I have a 85 Nissan 720 pick-up, I start the vehicle and it's fine but as soon as I hit the gas it starts cutting out. Or dies completely. This only happens randomly throughout the day. It idles high, and low back n forth. It hates going uphill, and I have had the fuel pump replaced, the carb rebuilt and nothing is working. The jumper wire is connected directly, and I am about to give up. Please help!!


----------



## wilburk (Dec 29, 2012)

I'm suspicious of a faulty or cracked coil. Is it particularly wet or damp? Spark could be jumping out of coil and NOT to plugs.

I'd use a multimeter to check continuity of primary and secondary ignition coils. Haynes manual or FSM should give specs. 
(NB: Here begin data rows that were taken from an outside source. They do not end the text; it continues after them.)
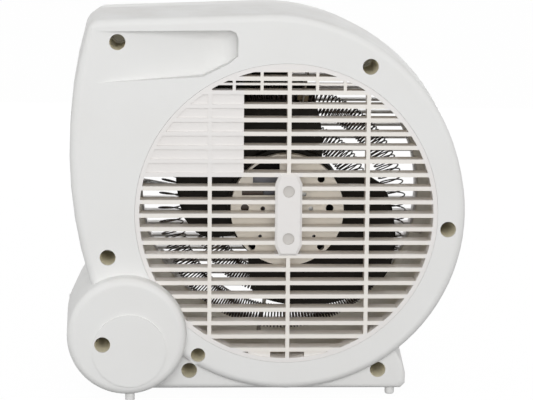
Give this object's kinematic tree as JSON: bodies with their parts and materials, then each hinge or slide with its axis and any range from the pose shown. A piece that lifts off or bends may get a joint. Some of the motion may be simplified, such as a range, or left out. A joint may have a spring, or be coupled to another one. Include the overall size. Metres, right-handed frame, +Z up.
{
  "type": "fan heater",
  "caption": "Upright fan heater with a snail-shaped two-part casing, round inlet and outlet grilles, a finger recess, an axial fan, open heating coils and front controls.",
  "frame": {"origin": "on the ground, under the middle of the heater's bounding box", "axes": "+X to the right seen from behind, +Y towards the warm air outlet, +Z up"},
  "size_m": [0.2566, 0.1466, 0.2474],
  "materials": {
    "white_plastic": "fine satin, moulded white",
    "ivory_plastic": "satin, slightly warm white",
    "outlet_plastic": "satin white, heat resistant",
    "knob_plastic": "satin white",
    "cover_plastic": "satin white",
    "duct_steel": "aluminised sheet, dull grey",
    "cream_plastic": "cream, satin",
    "black_plastic": "black, satin",
    "plated_steel": "zinc plated",
    "bearing_bronze": "sintered bronze",
    "electrical_steel": "laminated, varnished edges",
    "winding_tape": "copper under amber tape",
    "mica": "pressed mica, silky",
    "heating_wire": "oxidised resistance wire",
    "brass": "plain brass",
    "dark_phenolic": "dark moulded phenolic",
    "lamp_lens": "clear amber lens",
    "lamp_housing": "natural nylon"
  },
  "bodies": {
    "casing": {"rear_shell": "white_plastic", "front_shell": "white_plastic", "rear_grille": "ivory_plastic", "front_grille": "outlet_plastic", "outlet_baffle": "dark_phenolic", "fan_duct": "duct_steel", "wiring_cover": "cover_plastic", "motor_cover": "cream_plastic", "rear_bracket": "plated_steel", "front_bracket": "plated_steel", "rear_bearing": "bearing_bronze", "front_bearing": "bearing_bronze", "stator_core": "electrical_steel", "stator_winding": "winding_tape", "motor_mount_screws": "plated_steel", "motor_through_screws": "plated_steel", "mica_plate_rising": "mica", "mica_plate_falling": "mica", "heating_coil_inner": "heating_wire", "heating_coil_outer": "heating_wire", "heater_terminals": "brass", "thermal_cutout": "dark_phenolic", "thermal_fuse": "plated_steel", "selector_switch": "dark_phenolic", "selector_nut": "plated_steel", "thermostat_body": "dark_phenolic", "thermostat_blade": "plated_steel", "thermostat_nut": "plated_steel", "pilot_lamp": "lamp_lens", "pilot_lamp_holder": "lamp_housing", "terminal_block": "lamp_housing", "terminal_screws": "brass", "cord_bushing": "white_plastic", "cord_clamp": "white_plastic", "cord_clamp_screws": "plated_steel", "casing_screws": "plated_steel", "small_casing_screw": "plated_steel", "foot_rear_left": "white_plastic", "foot_rear_right": "white_plastic", "foot_front_left": "white_plastic", "foot_front_right": "white_plastic"},
    "fan": {"motor_rotor": "electrical_steel", "motor_shaft": "plated_steel", "impeller": "black_plastic", "impeller_clip": "plated_steel"},
    "selector": {"selector_knob": "knob_plastic", "selector_spindle": "plated_steel"},
    "thermostat": {"thermostat_knob": "knob_plastic", "thermostat_spindle": "plated_steel"}
  },
  "joints": [
    {"name": "fan_spin", "type": "hinge", "parent": "casing", "child": "fan", "pos_m": [0.01395, -0.02315, 0.1189], "axis": [0, 1, 0], "continuous": true},
    {"name": "selector_turn", "type": "hinge", "parent": "casing", "child": "selector", "pos_m": [-0.08822, 0.05685, 0.20494], "axis": [0, -1, 0], "range_deg": [0, 135]},
    {"name": "thermostat_turn", "type": "hinge", "parent": "casing", "child": "thermostat", "pos_m": [-0.08785, 0.05885, 0.0426], "axis": [0, -1, 0], "range_deg": [-135, 135]}
  ]
}
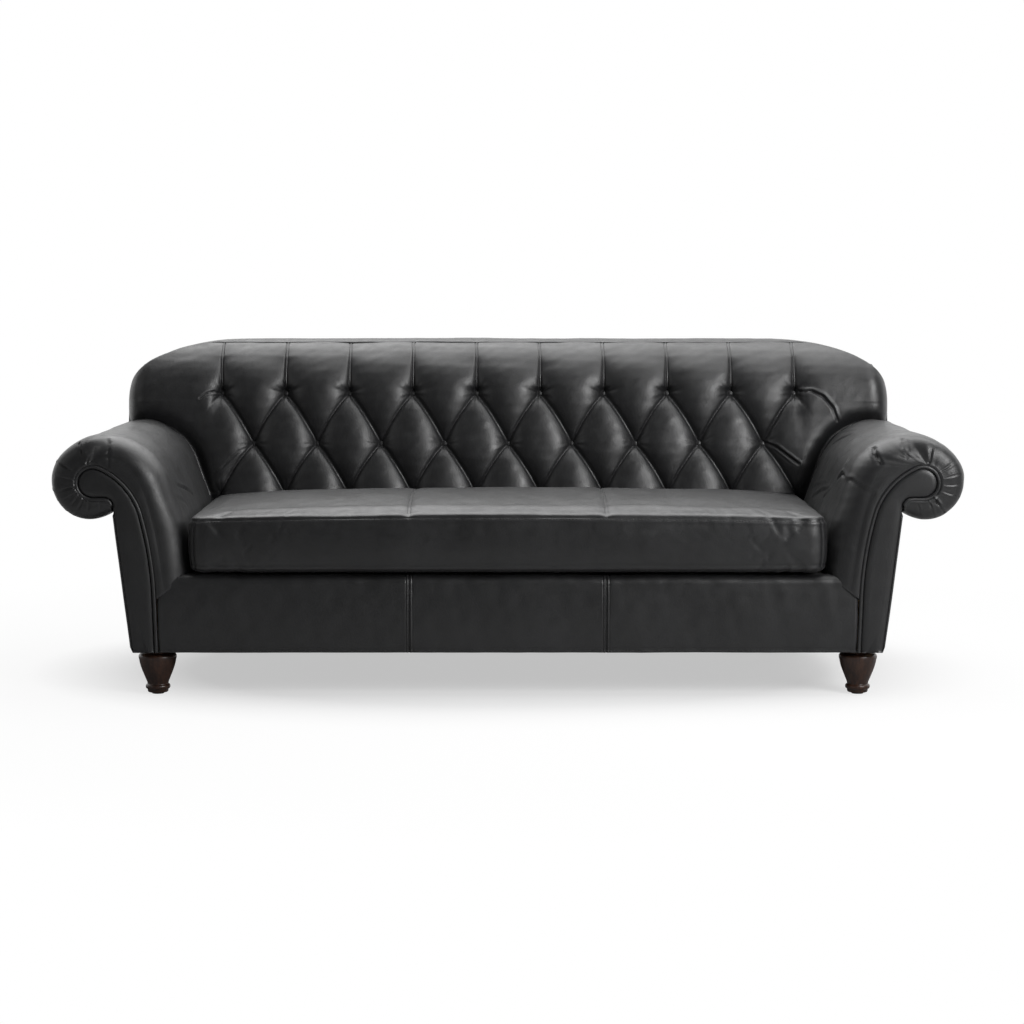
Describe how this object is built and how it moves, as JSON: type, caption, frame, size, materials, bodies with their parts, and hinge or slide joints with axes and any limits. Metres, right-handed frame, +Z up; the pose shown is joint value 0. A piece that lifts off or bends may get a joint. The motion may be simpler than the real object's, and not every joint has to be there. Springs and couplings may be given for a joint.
{
  "type": "chesterfield sofa",
  "caption": "Rolled-arm leather sofa with a deep-buttoned diamond back, one loose bench cushion and turned wooden legs.",
  "frame": {"origin": "on the floor under the middle of the sofa", "axes": "+X along the seat to the viewer's right, -Y out of the front, +Z up"},
  "size_m": [2.27, 0.98, 0.87],
  "materials": {
    "black_leather": "semi-aniline hide, soft sheen",
    "dark_leg_wood": "dark walnut stain, satin lacquer",
    "frame_timber": "planed, unfinished",
    "thin_board": "bent fibreboard",
    "upholstery_foam": "cut foam",
    "webbing": "woven elastic webbing",
    "base_cloth": "black non-woven cloth",
    "zinc_steel": "zinc plated",
    "glide_plastic": "moulded",
    "zip_tape_cloth": "woven tape",
    "zip_metal": "black oxide"
  },
  "bodies": {
    "sofa": {"arm_cover_left": "black_leather", "arm_cover_right": "black_leather", "arm_foam_left": "upholstery_foam", "arm_foam_right": "upholstery_foam", "arm_front_board_left": "frame_timber", "arm_front_board_right": "frame_timber", "arm_front_panel_left": "black_leather", "arm_front_panel_right": "black_leather", "arm_low_rail_left": "frame_timber", "arm_low_rail_right": "frame_timber", "arm_outside_panel_left": "black_leather", "arm_outside_panel_right": "black_leather", "arm_piping": "black_leather", "arm_rear_board_left": "frame_timber", "arm_rear_board_right": "frame_timber", "arm_rear_cap_left": "black_leather", "arm_rear_cap_right": "black_leather", "arm_roll_rail_left": "frame_timber", "arm_roll_rail_right": "frame_timber", "arm_skin_left": "thin_board", "arm_skin_right": "thin_board", "back_buttons": "black_leather", "back_end_panel_left": "black_leather", "back_end_panel_right": "black_leather", "back_foam": "upholstery_foam", "back_outside_panel": "black_leather", "back_post_left": "frame_timber", "back_post_right": "frame_timber", "back_rail": "frame_timber", "back_ribs": "frame_timber", "back_roll": "black_leather", "back_tacking_rail": "frame_timber", "back_top_rail": "frame_timber", "back_webbing": "webbing", "buttoned_back": "black_leather", "corner_blocks": "frame_timber", "cross_webbing": "webbing", "deck_cloth": "base_cloth", "deck_pad": "upholstery_foam", "dust_cloth": "base_cloth", "front_legs": "dark_leg_wood", "front_rail": "frame_timber", "front_rail_cover": "black_leather", "front_rail_pad": "upholstery_foam", "leg_bolts": "zinc_steel", "leg_glides": "glide_plastic", "leg_plates": "zinc_steel", "rear_corner_blocks": "frame_timber", "rear_legs": "dark_leg_wood", "seat_bearers": "frame_timber", "seat_webbing": "webbing", "side_rail_left": "frame_timber", "side_rail_right": "frame_timber"},
    "cushion": {"cushion_core": "upholstery_foam", "cushion_cover": "black_leather", "zip_tape": "zip_tape_cloth", "zip_teeth": "zip_metal"},
    "slider": {"zip_slider": "zip_metal"}
  },
  "joints": [
    {"name": "cushion_lift", "type": "slide", "parent": "sofa", "child": "cushion", "axis": [0, 0, 1], "range_m": [0, 0.6]},
    {"name": "zip_slide", "type": "slide", "parent": "cushion", "child": "slider", "axis": [-1, 0, 0], "range_m": [0, 1.04]}
  ]
}
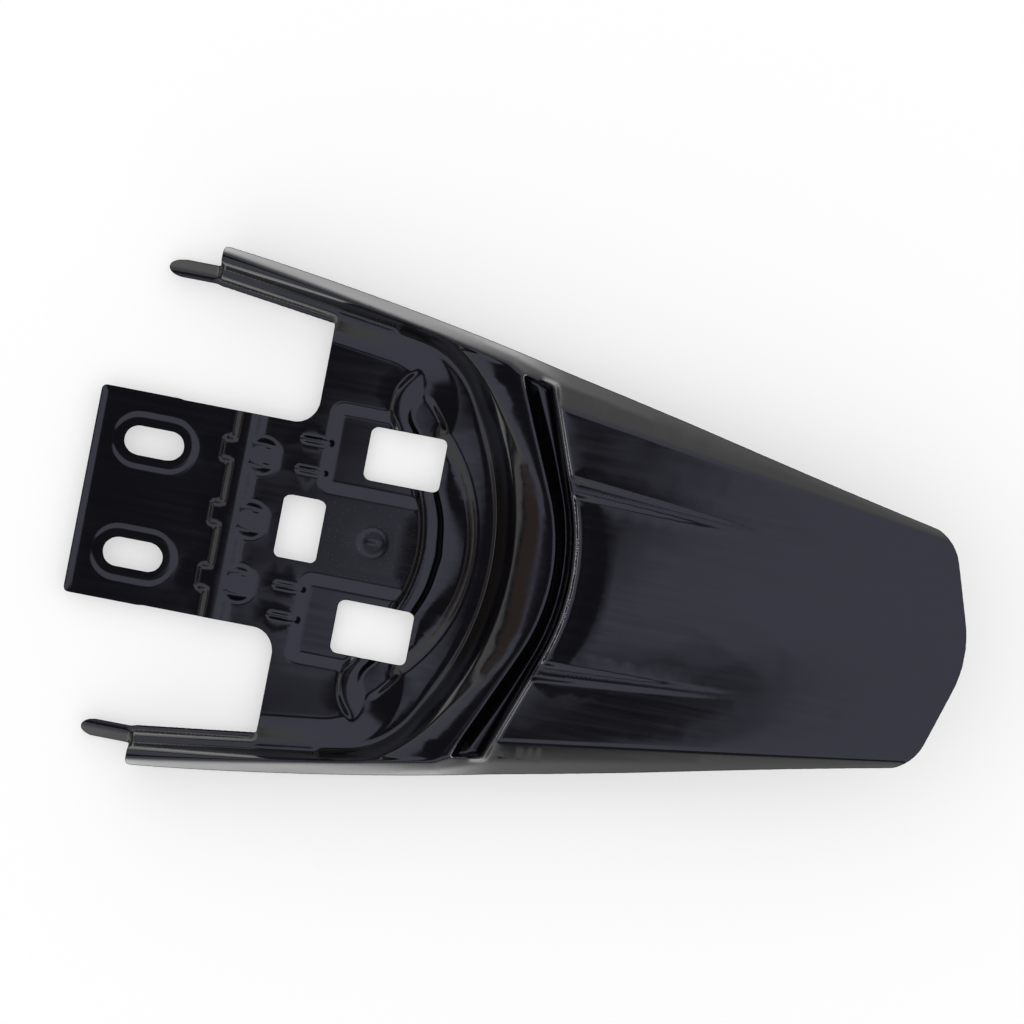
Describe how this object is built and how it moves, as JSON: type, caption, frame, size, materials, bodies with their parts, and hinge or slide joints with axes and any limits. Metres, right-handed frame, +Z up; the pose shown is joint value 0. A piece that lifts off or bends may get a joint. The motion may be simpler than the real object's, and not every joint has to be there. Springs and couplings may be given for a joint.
{
  "type": "motorcycle fender",
  "caption": "Moulded rear fender of a small motorcycle: slotted flange, pan under the seat, U-shaped wall, two side arms and a long ribbed tail behind a chevron groove.",
  "frame": {"origin": "midway between the two slots, on the lower face of the flange", "axes": "+X from the flange towards the tail, +Y to one side, +Z up, out of the visible side"},
  "size_m": [0.4475, 0.2648, 0.0673],
  "materials": {
    "moulded_plastic": "gloss as moulded, matte on the pan"
  },
  "bodies": {
    "root": {"fender": "moulded_plastic"}
  },
  "joints": []
}
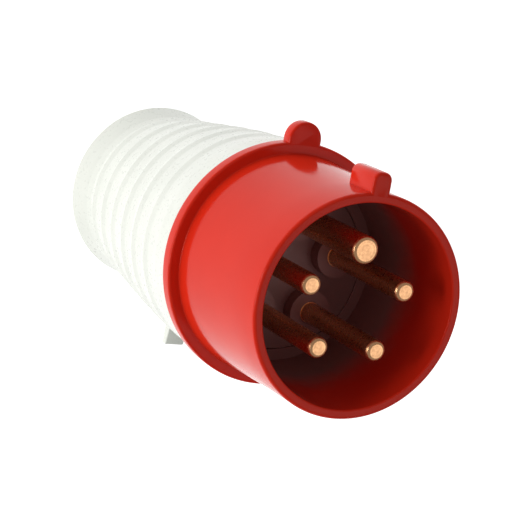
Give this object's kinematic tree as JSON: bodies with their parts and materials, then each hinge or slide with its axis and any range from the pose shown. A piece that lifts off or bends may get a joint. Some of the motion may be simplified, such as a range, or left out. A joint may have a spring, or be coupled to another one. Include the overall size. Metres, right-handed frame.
{
  "type": "industrial pin and sleeve plug",
  "caption": "Straight industrial pin and sleeve plug: a red keyed collar round brass contact pins on a pale ringed handle with a lock tab and a cord gland.",
  "frame": {"origin": "centre of the handle's flared rear lip, on the plane that the plug stands on", "axes": "+Z along the plug's axis towards the contact pins, -Y towards the key on the collar, +Y towards the lock tab"},
  "size_m": [0.0728, 0.085, 0.145],
  "materials": {
    "red_plastic": "glossy moulded plastic, signal red",
    "pale_plastic": "satin to glossy moulded plastic, pale grey-white",
    "dark_plastic": "moulded, dark, slightly satin",
    "brass": "turned, coppery, faint concentric marks",
    "steel": "zinc plated",
    "rubber": "moulded black rubber"
  },
  "bodies": {
    "plug_body": {"front_housing": "red_plastic", "contact_carrier": "dark_plastic", "carrier_back_plate": "dark_plastic", "back_plate_screw": "steel", "carrier_snap_ring": "steel", "earth_pin": "brass", "neutral_pin": "brass", "phase_pin_l1": "brass", "phase_pin_l2": "brass", "phase_pin_l3": "brass", "terminal_screws": "steel", "housing_seal": "rubber", "handle": "pale_plastic", "lock_spring": "steel", "cord_clamp_saddle": "pale_plastic", "cord_clamp_screws": "steel", "cord_clamp_nuts": "steel", "gland_seal": "rubber"},
    "lock_slide_body": {"lock_slide": "pale_plastic"},
    "slip_ring_body": {"slip_ring": "brass"},
    "gland_nut_body": {"gland_nut": "pale_plastic"}
  },
  "joints": [
    {"name": "lock_pull", "type": "slide", "parent": "plug_body", "child": "lock_slide_body", "axis": [0, 0, -1], "range_m": [0, 0.007], "stiffness_N_per_m": 300, "springref_m": -0.004, "deforming": ["lock_spring"]},
    {"name": "gland_travel", "type": "slide", "parent": "plug_body", "child": "slip_ring_body", "axis": [0, 0, 1], "range_m": [-0.0031, 0]},
    {"name": "gland_nut_turn", "type": "hinge", "parent": "slip_ring_body", "child": "gland_nut_body", "pos_m": [0, 0, 0.0128], "axis": [0, 0, 1], "range_deg": [-720, 0]}
  ],
  "couplings": [
    {"joint": "gland_travel", "follows": "gland_nut_turn", "m_per_rad": 0.00023873}
  ]
}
Coils are a cheap replace and could save a lot of headache!


----------



## smj999smj (Jan 1, 2006)

The idle going from low to high (or "surging") could be a sign of a vacuum leak or lean mixture. When the rebuilt the carb, did they adjust the idle mixture? Intake gaskets are also prone to leaks on these engines; try spraying carb cleaner around the intake runners where the manifold bolt to the head (while running) and see if there is a change in RPM when you spray certain areas. This would be an indication of a leaking gasket. Even with the new fuel pump, it still wouldn't hurt the check the fuel pressure and fuel pump vacuum. Attaching a vacuum gauge to the inlet of the pump, if it's a mechanical pump, should show about 13" of steady vacuum.


----------



## BeyondBiscuits2 (Jan 18, 2006)

I had a similar situation when working on a friend's '70s Oldsmobile. It turned out to be a bad mechanical fuel pump. It was pumping enough petrol for the car to run properly at idle, but the minute to gave it throttle, it would die out. We only figured it out because we installed a clear fuel line, and watched the fuel only get halfway up to the carburettor. I know you said you replaced your fuel pump, but that doesn't mean you didn't get a faulty part or an improper pump. Just remember, the mass-produced aftermarket parts aren't always what they are cracked up to be. I second the suggestion about checking for intake leaks, Nissans and Datsuns have a notorious history of going bad.


----------



## KGoodhue (Aug 29, 2013)

K, so far I changed out the ignition coil out. It was filled with oil. I put on a new distributor cap because it was in bad shape. It actually seems a lot better. Made it up the hill without losing power. Although it still feels sluggish as if not enough power. I am going to try checking for vacuum leaks now because it is still idling a little high. So far everyone's advice has been useful, and showing results.


----------